In the case of "I Am Legend," Ford was willing to commit as much as $30 million to the film's promotion, but the marketer couldn't guarantee that amount, said executives familiar with the talks. The reason: Talks between Ford and the studio were happening early in the planning process for the Edge launch, when many of the details of its marketing rollout were still in the works.
Ford was attracted to "I Am Legend" not only because of Mr. Smith's star wattage but also because of the demo it's expected to attract: 18- to 34-year-old males, said Myles Romero, director, Ford Global Brand Entertainment.

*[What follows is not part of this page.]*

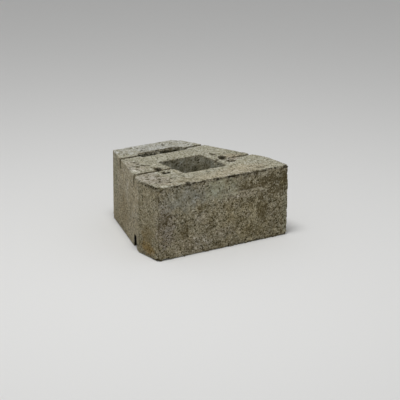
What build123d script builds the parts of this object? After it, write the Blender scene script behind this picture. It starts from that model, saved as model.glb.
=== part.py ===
from build123d import *
import os
from math import atan, ceil, degrees
from random import Random

# Cored segmental retaining-wall block, cast in one piece of dry concrete.
# Millimetres. +Z is up as the block is laid, the exposed face looks towards -Y,
# X runs along the face, and the origin is the middle of the footprint at the bed.
# Sizes called "from the face" are measured towards the back, from the highest lumps of
# the rough exposed face.

# Body
height = 150.0
face_width = 322.0
depth = 300.0
head_depth = 73.0           # square-sided head behind the exposed face
back_width = 161.0          # the tail narrows in a straight taper to this
tail_corner_radius = 4.0    # vertical corners at the back, as they leave the mould
arris_radius = 1.5          # rounding of the moulded top and bottom edges

# Rough exposed face: a skin of uneven facets, whose highest corner reaches the front
lump_spacing = 30.0
lump_shift = 7.0            # how far a facet's corner may lie off its regular place
lump_depth = 4.0            # from the highest corner to the deepest
rim_depth = 2.0             # of the skin along its edges
lump_seed = 5

# Main core, a drafted hole right through the block
core_width = 105.0
core_length = 97.0
core_from_face = 69.0       # thickness of the web between the face and the core
core_corner_radius = 6.0
core_draft = 1.0            # degrees; the core narrows downwards

# Slot core behind it, also right through
slot_width = 116.0
slot_length = 24.0
slot_from_face = 218.0
slot_corner_radius = 9.0
slot_draft = 0.6            # degrees

# Grooves left across the top by the bars that carry the two cores
core_groove_from_face = 112.5   # to its middle
slot_groove_from_face = 230.0
groove_width = 8.0
groove_depth = 20.0

# Channel across the whole underside, which takes the pins of the course below
channel_from_face = 101.0   # to its middle
channel_base_width = 22.0
channel_roof_width = 18.0
channel_depth = 26.0
channel_roof_radius = 3.0

# Upright V marks that the bars' ends leave down the tapered sides
score_depth = 1.5

# Pin holes right through, two on each side of the core; the front pair opens into the channel
pin_radius = 8.0
pin_spacing = 161.0
front_pin_from_face = 93.0  # for a steep wall
rear_pin_from_face = 127.0  # steps each course back

# Cutters run this far past the faces they open
clearance = 5.0


def from_face(distance):
    """Y of a place that lies this far behind the exposed face."""
    return distance - depth / 2


core_y = from_face(core_from_face + core_length / 2)
slot_y = from_face(slot_from_face + slot_length / 2)
head_end_y = from_face(head_depth)
taper_length = depth - head_depth
taper_per_side = (face_width - back_width) / 2
taper_angle = degrees(atan(taper_per_side / taper_length))


def half_width_at(y):
    """Half the block's width at this Y, on the head or along the taper."""
    behind_head = max(0.0, y - head_end_y)
    return face_width / 2 - behind_head * taper_per_side / taper_length


def body():
    """Head and tail as one prism, edges rounded, with stock left in front of the face."""
    front = from_face(-clearance)
    back = from_face(depth)
    outline = Polyline(
        (-face_width / 2, front),
        (face_width / 2, front),
        (face_width / 2, head_end_y),
        (back_width / 2, back),
        (-back_width / 2, back),
        (-face_width / 2, head_end_y),
        close=True,
    )
    block = extrude(make_face(outline), amount=height)
    upright = block.edges().filter_by(Axis.Z).group_by(Axis.Y)
    block = fillet(upright[-1], tail_corner_radius)
    levels = block.edges().group_by(Axis.Z)
    return fillet(levels[0] + levels[-1], arris_radius)


def skin_points(columns, rows):
    """Corners of the rough skin's facets by row and column, with one flat ring round the face."""
    chance = Random(lump_seed)
    crossings = (columns - 1) * (rows - 1)
    depths = [lump_depth * number / (crossings - 1) for number in range(crossings)]
    chance.shuffle(depths)
    points = {}
    for row in range(-1, rows + 2):
        for column in range(-1, columns + 2):
            x = face_width * (column / columns - 1 / 2)
            z = height * row / rows
            point = Vector(x, from_face(rim_depth), z)
            if 0 < row < rows and 0 < column < columns:
                aside = chance.uniform(-lump_shift, lump_shift)
                upwards = chance.uniform(-lump_shift, lump_shift)
                point = Vector(x + aside, from_face(depths.pop()), z + upwards)
            points[row, column] = point
    return points


def rough_face():
    """All that lies in front of the rough skin of the exposed face, to be cut away."""
    columns = ceil(face_width / lump_spacing)
    rows = ceil(height / lump_spacing)
    points = skin_points(columns, rows)
    facets = []
    for row in range(-1, rows + 1):
        for column in range(-1, columns + 1):
            low_left = points[row, column]
            low_right = points[row, column + 1]
            high_left = points[row + 1, column]
            high_right = points[row + 1, column + 1]
            if (row + column) % 2:
                facets += [(low_left, low_right, high_right), (low_left, high_right, high_left)]
            else:
                facets += [(low_left, low_right, high_left), (low_right, high_right, high_left)]
    first = points[-1, -1]
    last = points[rows + 1, columns + 1]
    ahead = from_face(-2 * clearance)
    near = [first, Vector(last.X, first.Y, first.Z), last, Vector(first.X, first.Y, last.Z)]
    far = [Vector(corner.X, ahead, corner.Z) for corner in near]
    facets.append(far)
    for number in range(4):
        following = (number + 1) % 4
        facets.append((near[number], near[following], far[following], far[number]))
    shell = Shell([Face(Wire.make_polygon(corners)) for corners in facets])
    return Solid(shell)


def drafted_core(width, length, y, corner_radius, draft):
    """A rounded rectangular hole through the block that narrows downwards."""
    mouth = Pos(0, y, height) * RectangleRounded(width, length, corner_radius)
    return extrude(mouth, amount=height + clearance, dir=(0, 0, -1), taper=draft)


def bar_groove(y):
    """A square groove across the whole top."""
    span = face_width + 2 * clearance
    groove = Box(span, groove_width, groove_depth + clearance)
    return Pos(0, y, height + (clearance - groove_depth) / 2) * groove


def pin_channel():
    """A drafted channel across the whole underside, with its roof corners rounded."""
    y = from_face(channel_from_face)
    flare = (channel_base_width - channel_roof_width) / 2 / channel_depth
    mouth = channel_base_width / 2 + flare * clearance
    roof = channel_roof_width / 2
    section = Polyline(
        (y - mouth, -clearance),
        (y + mouth, -clearance),
        (y + roof, channel_depth),
        (y - roof, channel_depth),
        close=True,
    )
    span = face_width + 2 * clearance
    channel = extrude(Plane.YZ.offset(-span / 2) * make_face(section), amount=span)
    roof_edges = channel.edges().filter_by(Axis.X).group_by(Axis.Z)[-1]
    return fillet(roof_edges, channel_roof_radius)


def side_scores(y):
    """A V mark down each tapered side at this Y, square to the wall."""
    edge = score_depth * 2**0.5
    wedge = Box(edge, edge, height + 2 * clearance)
    scores = []
    for side in (-1, 1):
        place = Pos(side * half_width_at(y), y, height / 2)
        scores.append(place * Rot(Z=45 + side * taper_angle) * wedge)
    return scores


def pin_holes():
    """Two pairs of round holes right through, one pair on each side of the main core."""
    drill = Cylinder(pin_radius, height + 2 * clearance)
    holes = []
    for x in (-pin_spacing / 2, pin_spacing / 2):
        for distance in (front_pin_from_face, rear_pin_from_face):
            holes.append(Pos(x, from_face(distance), height / 2) * drill)
    return holes


def wall_block():
    """The whole block: the body less the front of its face, its cores, grooves and holes."""
    cutters = [
        rough_face(),
        drafted_core(core_width, core_length, core_y, core_corner_radius, core_draft),
        drafted_core(slot_width, slot_length, slot_y, slot_corner_radius, slot_draft),
        pin_channel(),
    ]
    for distance in (core_groove_from_face, slot_groove_from_face):
        cutters.append(bar_groove(from_face(distance)))
        cutters += side_scores(from_face(distance))
    cutters += pin_holes()
    block = body()
    for cutter in cutters:
        block = block - cutter
    return block.solid()


os.makedirs("parts", exist_ok=True)
export_step(wall_block(), "parts/wall_block.step")
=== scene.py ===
"""Look of a cored concrete retaining-wall block: rough face, moulded tail, chipped and stained.

Objects are in metres in the frame of the solid: the exposed face looks towards -Y, the bed is at
Z = 0 and X runs along the face. Damage, relief and stains are laid out in block millimetres: the
same axes, but with Y measured back from the middle level of the rough face.
"""

import math
import random

import bmesh
import bpy
import numpy as np
from mathutils import Matrix, Vector, noise


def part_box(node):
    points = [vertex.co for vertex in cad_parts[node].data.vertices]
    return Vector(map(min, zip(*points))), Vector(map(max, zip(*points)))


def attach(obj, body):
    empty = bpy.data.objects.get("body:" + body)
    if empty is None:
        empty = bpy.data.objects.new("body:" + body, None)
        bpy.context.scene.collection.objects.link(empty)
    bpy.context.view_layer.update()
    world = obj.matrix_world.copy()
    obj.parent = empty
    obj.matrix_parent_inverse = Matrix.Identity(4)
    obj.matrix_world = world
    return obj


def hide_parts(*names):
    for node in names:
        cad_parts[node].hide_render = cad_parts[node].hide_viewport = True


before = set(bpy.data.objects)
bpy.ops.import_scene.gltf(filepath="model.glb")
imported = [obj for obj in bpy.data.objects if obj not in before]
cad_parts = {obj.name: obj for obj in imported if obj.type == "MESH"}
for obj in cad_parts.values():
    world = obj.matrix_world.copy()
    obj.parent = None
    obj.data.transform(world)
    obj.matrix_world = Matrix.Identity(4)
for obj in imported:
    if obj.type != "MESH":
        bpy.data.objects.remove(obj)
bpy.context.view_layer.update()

MM = 0.001
LOW, HIGH = (Vector(corner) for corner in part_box("wall_block"))
FACE_LEVEL = 2.0         # of the rough face, behind its highest lumps
FACE_Y = LOW.y + FACE_LEVEL * MM
WIDTH = (HIGH.x - LOW.x) / MM
DEPTH = (HIGH.y - FACE_Y) / MM
HEIGHT = (HIGH.z - LOW.z) / MM

# Sizes of the solid that its looks depend on
HEAD = 71.0              # the square-sided head behind the exposed face
BACK_WIDTH = 161.0
TAPER = (WIDTH - BACK_WIDTH) / 2 / (DEPTH - HEAD)
CORE_Y = 115.5
CORE_SIZE = (105.0, 97.0)
SLOT_Y = 228.0
SLOT_SIZE = (116.0, 24.0)
CORE_GROOVE_Y = 110.5
SLOT_GROOVE_Y = 228.0
GROOVE_HALF_WIDTH = 4.0
GROOVE_DEPTH = 20.0
CHANNEL_Y = 99.0
CHANNEL_HALF_WIDTH = 11.0
CHANNEL_DEPTH = 26.0
PIN_X = 80.5
PIN_PLACES_Y = (91.0, 125.0)
PIN_RADIUS = 8.0

# Mesh
VOXEL = 0.8
MOST_TRIANGLES = 196000
WEAR_REACH = 2.0         # how far round an edge the wear works
WEAR_FADE = (100.0, 60.0)    # from the face: between these the wear grows to full
INNER_WEAR = 0.30        # share of the full wear further back
MERGE = 1e-6
SHARP_ANGLE = math.radians(60)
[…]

"I Am Legend" Director Francis Lawrence ("Constantine") and the producers decided in late December to have Mr. Smith's character drive a 2008 Ford Escape Hybrid instead of the Edge, feeling it fit better with the character.
The switch created a sticky situation for Ford and the studio. The automaker is putting an estimated $80 million in marketing behind the Edge, aiming to turn it into a much-needed hit as Ford tries to restore profitability and revive sluggish sales. The hefty budget around the Edge is more than Audi or BMW spends on ads for all its cars in a single year.
Francisco Codina, Ford's group VP-marketing in North America, called the Edge the "single most important launch for the company this year."
In the end, the filmmakers' preference prevailed. But even though the Edge doesn't have a starring role, Ford still is a key player in "I Am Legend," scheduled to open Dec. 14.
In addition to the Escape Hybrid, Mr. Smith drives a Shelby Mustang in an opening scene that will be featured in the movie's trailers. Thirty scenes of the movie show off the 2008 Ford Expedition SUV. Ford-owned Volvo's Cross Country wagon is used in action sequences.
But the TV, internet and mobile spending Ford had planned around the film will be placed elsewhere. It's too late to tie in with another 2007 film since the major movies have already been shot or are wrapping up.
One place Ford will divert its resources is "American Idol," where the automaker already spends a considerable amount as a sponsor. Mr. Romero said the company plans to up its involvement with the show this year but is still working on final plans.